MU showed off both the artifacts of centuries past and the work of today's up-and-coming artists for a unique evening of discovery last Tuesday.
Five galleries opened their doors for the MU Gallery and Culture Crawl. The event displayed new exhibitions and raised public awareness of the galleries on campus, Missouri History Society Curator Joan Stack said.
Students who attended the event had the opportunity to see their peers' work on display. MU graduate student Valerie Wedel had her piece, "Strata," on display at the Missouri Students Association/Graduate Professional Council Craft Studio Gallery.
"The piece consists of multiple layers," Wedel said.
Wedel used the entire gallery space to create the artwork, using projectors to display floating text and a giant cloud suspended over a pile of sunflower seeds which viewers lie on. Wedel incorporated an array of materials into her work, which she encouraged viewers to touch and manipulate.
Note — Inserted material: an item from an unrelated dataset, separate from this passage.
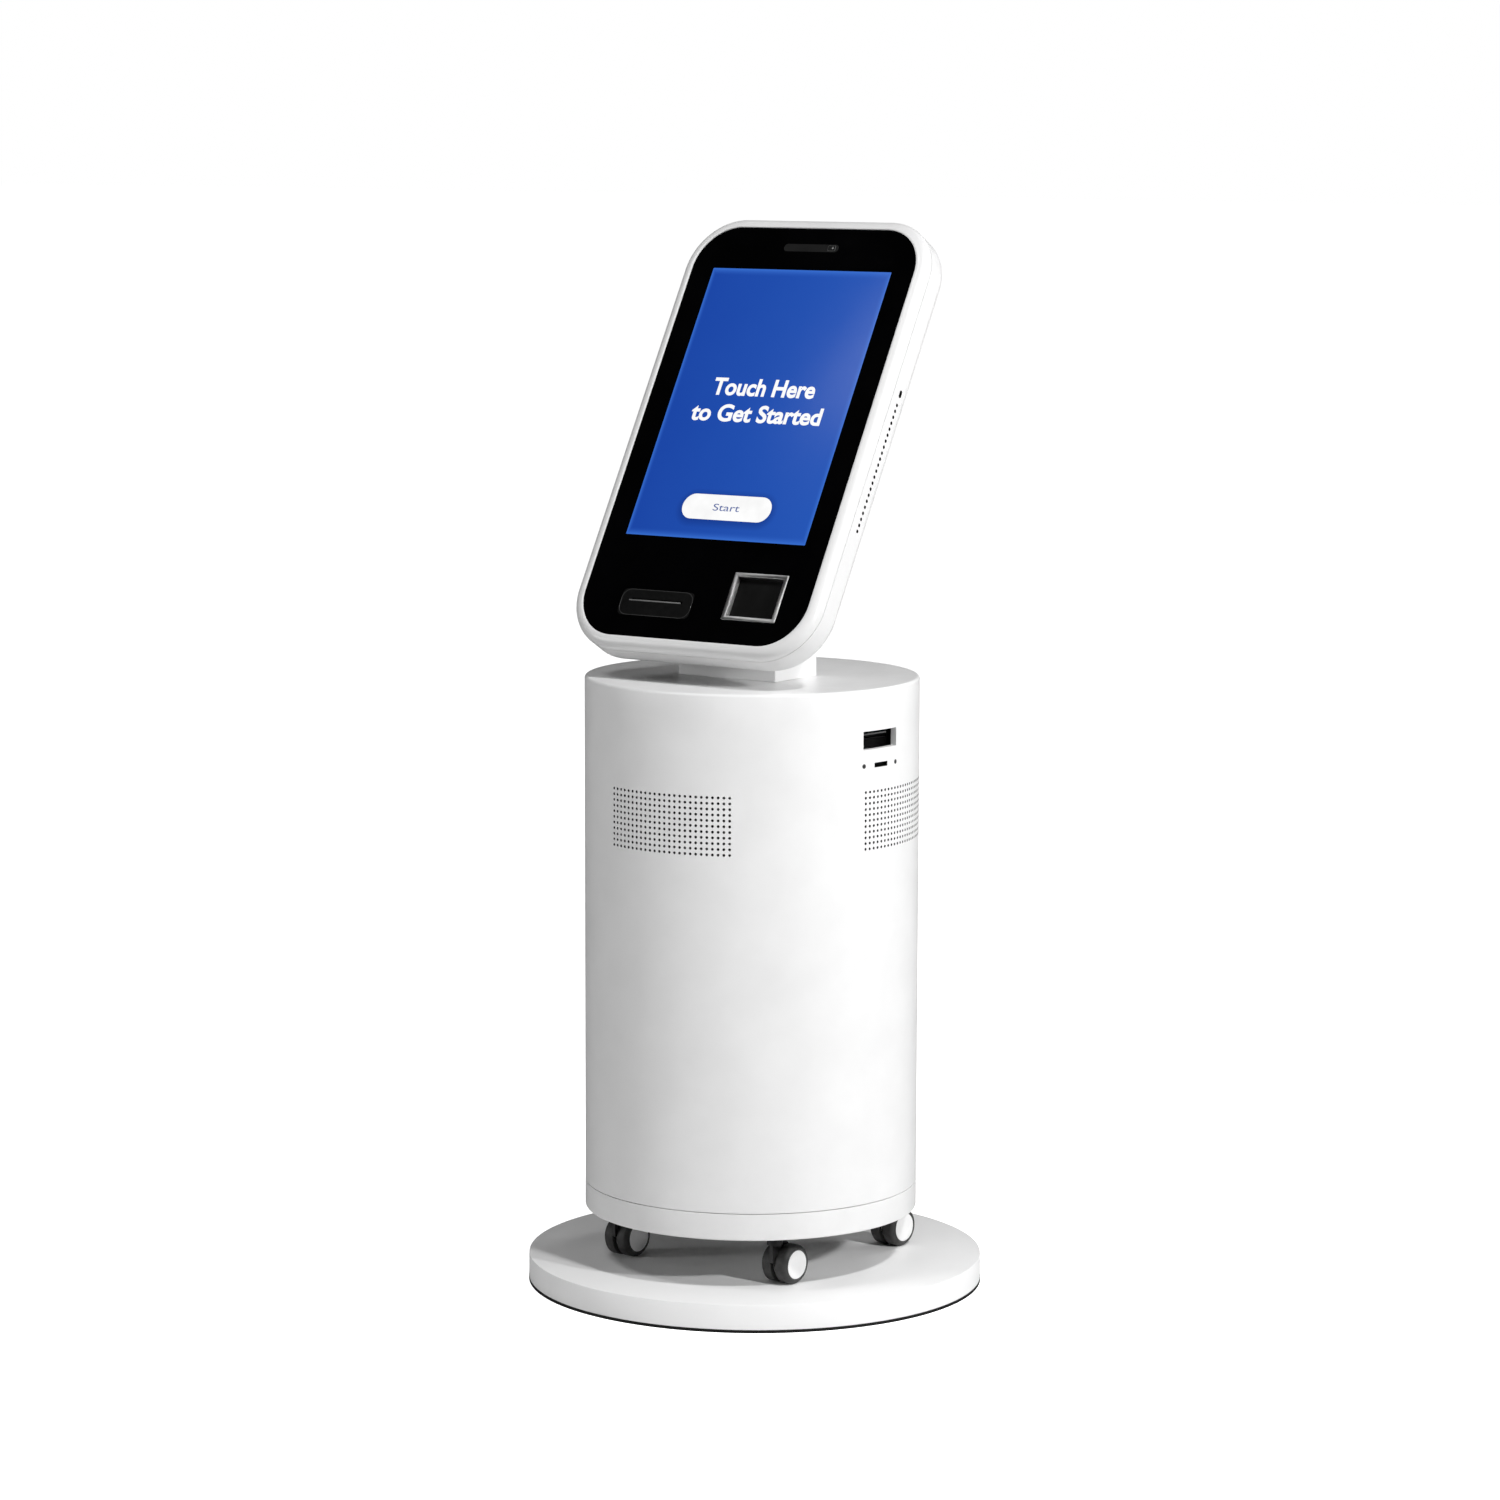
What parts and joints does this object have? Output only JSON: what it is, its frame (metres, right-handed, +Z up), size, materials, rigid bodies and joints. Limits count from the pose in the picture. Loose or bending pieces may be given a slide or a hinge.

"I want my pieces to be felt more than seen," she said.
She said it's that viewers are able to interact with her work instead of being simple passive observers, she said. "Strata" will be on display until Oct. 12.
The State Historical Society of Missouri displayed the exhibit "Picturing Native Americans in the Nineteenth Century: Lithographs from McKenney and Hall's History of the Indian Tribes of North America."
Stack said the art was replicated from a book compiled sometime between 1836 and 1844. The book is also on display in the museum. The images were created through the process of lithography, which uses stone and was individually colored by hand, she said.
The Historical Society received these lithographs in 1971 through a donation, which is how all of its pieces are acquired. This exhibition will run until March 2008.
Seniors and graduate students are able to display their artwork in the George Caleb Bingham Gallery in the Fine Arts Building. "What's the Big Idea? Art of Artist Teachers" showed off work created at MU by students pursuing art education. Senior Lisa McGill said she will eventually go to graduate school, but in the meantime would like to move to Colorado to teach crafts and outdoor-related activities. Ultimately, McGill would like to get a job in Columbia teaching students in middle school and above, she said.
The five pieces McGill chose for the exhibition varied from watercolor and oil to ceramics and fibers. MU professor Kathy Unrath said the pieces on display reflected the wide variety of mediums on display. "What's the Big Idea?" runs until Oct. 12.
The largest gallery on campus, the Museum of Art and Archaeology, displayed "Fifty Golden Years: Highlights from the Permanent Collection" as its contribution to the Gallery Crawl.
Museum Director Alex Barker said the exhibit is only a small portion of the more than 14,000 objects the museum has. The majority of these objects are received through donation, either from individuals or foundations, he said.
The Museum of Anthropology was the last gallery students and Columbia residents could tour Tuesday evening.
The present exhibition is "Folk Arts of India," but the highlight of the museum is the permanent exhibit, which focuses on the prehistory of Missouri from more than 10,000 years ago and on the various Native American cultures throughout North America, Barker said.